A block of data
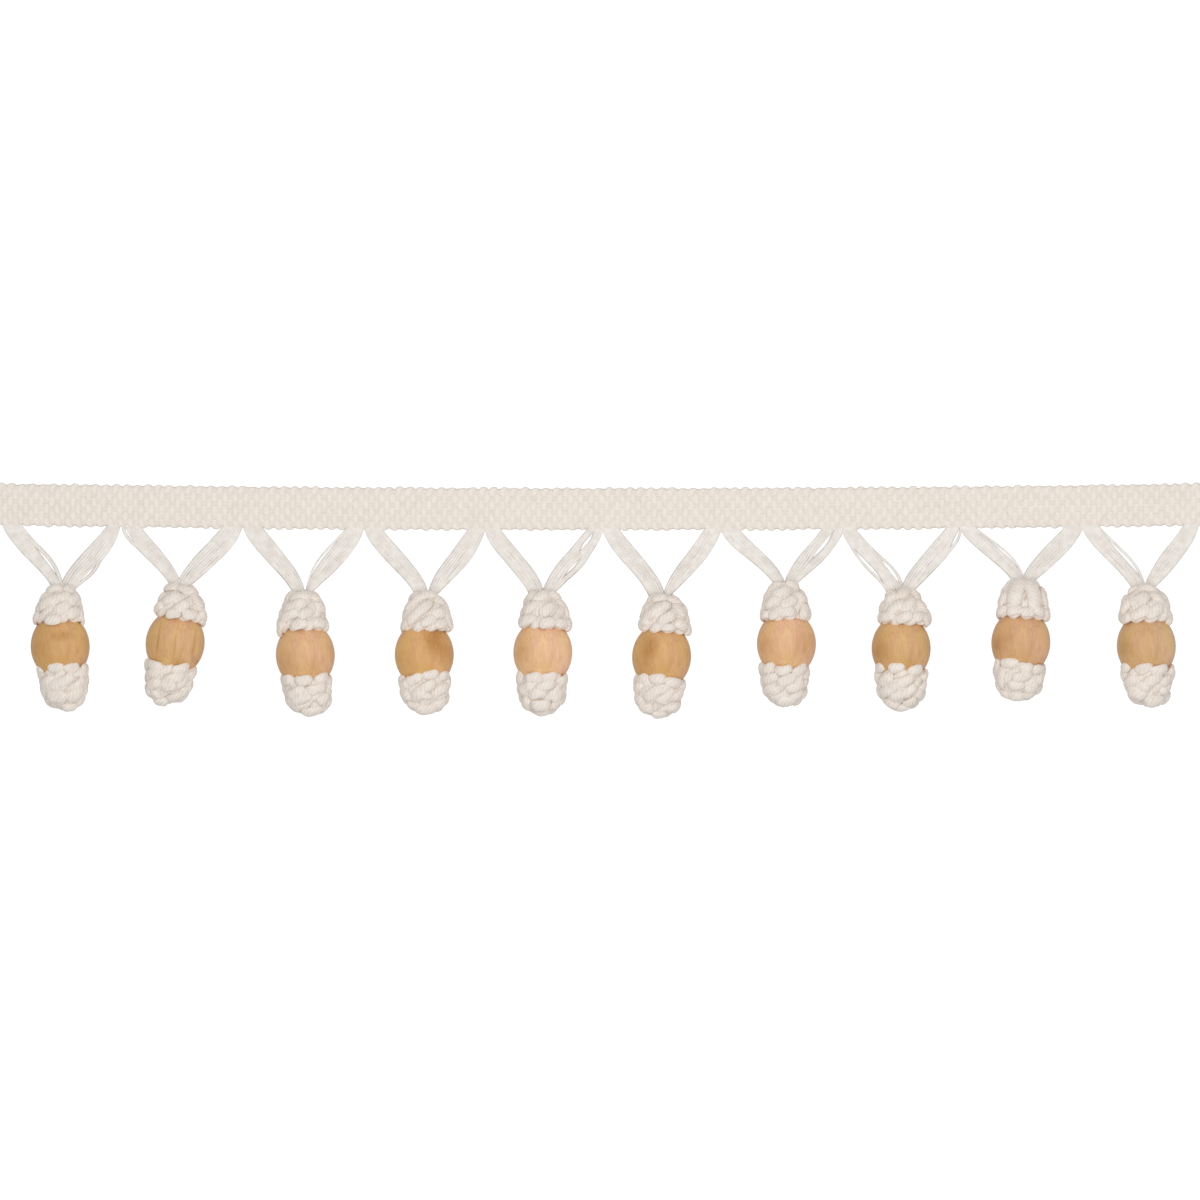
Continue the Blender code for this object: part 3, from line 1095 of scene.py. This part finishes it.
    def lump(self, share: float, angle: float, lobe: Lobe) -> YarnRun:
        """A lump of cord that comes up out of the knot and goes down into it again.

        Args:
            share: The share of the way to its middle.
            angle: The way round to its middle.
            lobe: Its lie and its size.

        Returns:
            Its run of cord.
        """
        bow = np.linspace(-1, 1, self.lobe_steps)
        lean = math.radians(lobe.angle)
        radius, slope = self.girth(np.array(share))
        slant = math.hypot(self.rise(), float(slope))
        along = bow * lobe.length / 2
        aside = self.rng.normal(0.0, self.lobe_bend) * (1 - bow**2)
        right = along * math.cos(lean) - aside * math.sin(lean)
        up = along * math.sin(lean) + aside * math.cos(lean)
        reached = np.clip(share + self.kind.value * up / slant, *self.lobe_ends)
        places, outwards = self.skin(reached, angle - right / float(radius))
        places = places + outwards * (lobe.rise - self.lobe_dive * bow**4)[:, None]
        taper = self.rng.uniform(-self.lobe_taper, self.lobe_taper) * bow
        size = 1 + taper + wander(self.rng, (bow + 1) / 2, self.lobe_waves, self.lobe_sway)
        size = lobe.half_width * size * rounded(bow)
        return self.placed(places, outwards, size, size * self.lobe_flatness)

    def lobe(self, lobe: Lobe) -> YarnRun:
        """A lobe that the plan names, on the knot's upper side.

        Args:
            lobe: Its place, its lie and its size.

        Returns:
            Its run of cord.
        """
        share = max((abs(lobe.up) - self.plait.rim_height) / self.rise(), self.lobe_least_share)
        radius, _ = self.girth(np.clip(share, 0, 1))
        side = (lobe.across - self.middle(np.array(share))[0]) / radius
        limit = self.lobe_side_limit
        return self.lump(share, math.acos(max(-limit, min(limit, side))), lobe)

    def lumps(self, named: Sequence[Lobe]) -> list[YarnRun]:
        """The knot's lumps, row by row round it. Its upper side has none close to a named lobe.

        Args:
            named: The lobes that the plan names.

        Returns:
            Their runs of cord.
        """
        rng = self.rng
        taken = np.array([(lobe.across, lobe.up) for lobe in named])
        runs = []
        last_row = self.plan.last_row
        rows = 1 + round((last_row - self.first_row) * self.rise() / self.row_pitch)
        for row, share in enumerate(np.linspace(self.first_row, last_row, rows)):
            radius, _ = self.girth(np.array(share))
            count = max(round(TURN * float(radius) / self.lump_pitch), self.least_lumps)
            for place in range(count):
                angle = TURN * (place + row * self.row_offset) / count
                lobe = Lobe(
                    0.0,
                    0.0,
                    self.lump_lean + rng.normal(0.0, self.lean_spread),
                    self.lump_length * rng.uniform(*self.length_shares),
                    self.lump_half_width * rng.uniform(*self.width_shares),
                    rng.uniform(*self.rises),
                )
                uneven = rng.normal(0.0, self.share_spread), rng.normal(0.0, self.angle_spread)
                run = self.lump(share + uneven[0], angle + uneven[1], lobe)
                middle, out = self.skin(np.array(share), np.array(angle))
                apart = np.linalg.norm(taken - middle[:2], axis=1).min()
                if out[2] < self.flank or apart > self.lump_clearance:
                    runs.append(run)
        return runs


@dataclass
class PlaitedCord:
    """The thick cord of one drop: its two knots and its run through the bead."""

    lie: DropLie
    plan: DropPlan
    number: int
    sides: int = 12
    stem_radius: float = 1.6
    stem_half_length: float = 11.0
    stem_steps: int = 12

    def stem(self) -> YarnRun:
        """The cord inside the bead."""
        height = np.linspace(-self.stem_half_length, self.stem_half_length, self.stem_steps)
        places = self.lie.to_world(self.lie.cord_centre(height))
        return YarnRun.face_up(places, self.stem_radius, self.stem_radius)

    def make(self, finish: CottonFinish) -> None:
        """Ties the knots.

        Args:
            finish: What the cord is made of.
        """
        cord = YarnMesh(self.sides, finish)
        for kind, plan in ((KnotKind.CAP, self.plan.cap), (KnotKind.END, self.plan.end)):
            knot = Knot(kind, self.lie, plan, self.number)
            named = [lobe for lobe in self.plan.lobes if lobe.up * kind.value > 0]
            inside = [knot.turns(), knot.heart(), knot.core()]
            for run in inside + knot.lumps(named) + [knot.lobe(lobe) for lobe in named]:
                cord.lay(run)
        cord.lay(self.stem())
        name = f"{self.number:02d}"
        cord.build(f"plait_{name}", f"plaited_cord_{name}")


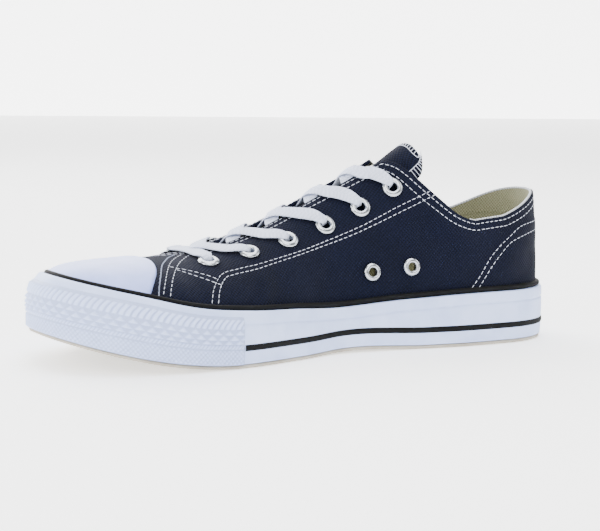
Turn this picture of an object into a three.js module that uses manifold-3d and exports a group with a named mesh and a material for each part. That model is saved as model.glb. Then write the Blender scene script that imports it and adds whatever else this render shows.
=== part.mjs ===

DO THIS: The lines to reproduce run from the line containing "Turn this picture" to the end of the listing; write them out exactly and add nothing.

SOLUTION:
Turn this picture of an object into a three.js module that uses manifold-3d and exports a group with a named mesh and a material for each part. That model is saved as model.glb. Then write the Blender scene script that imports it and adds whatever else this render shows.
=== part.mjs ===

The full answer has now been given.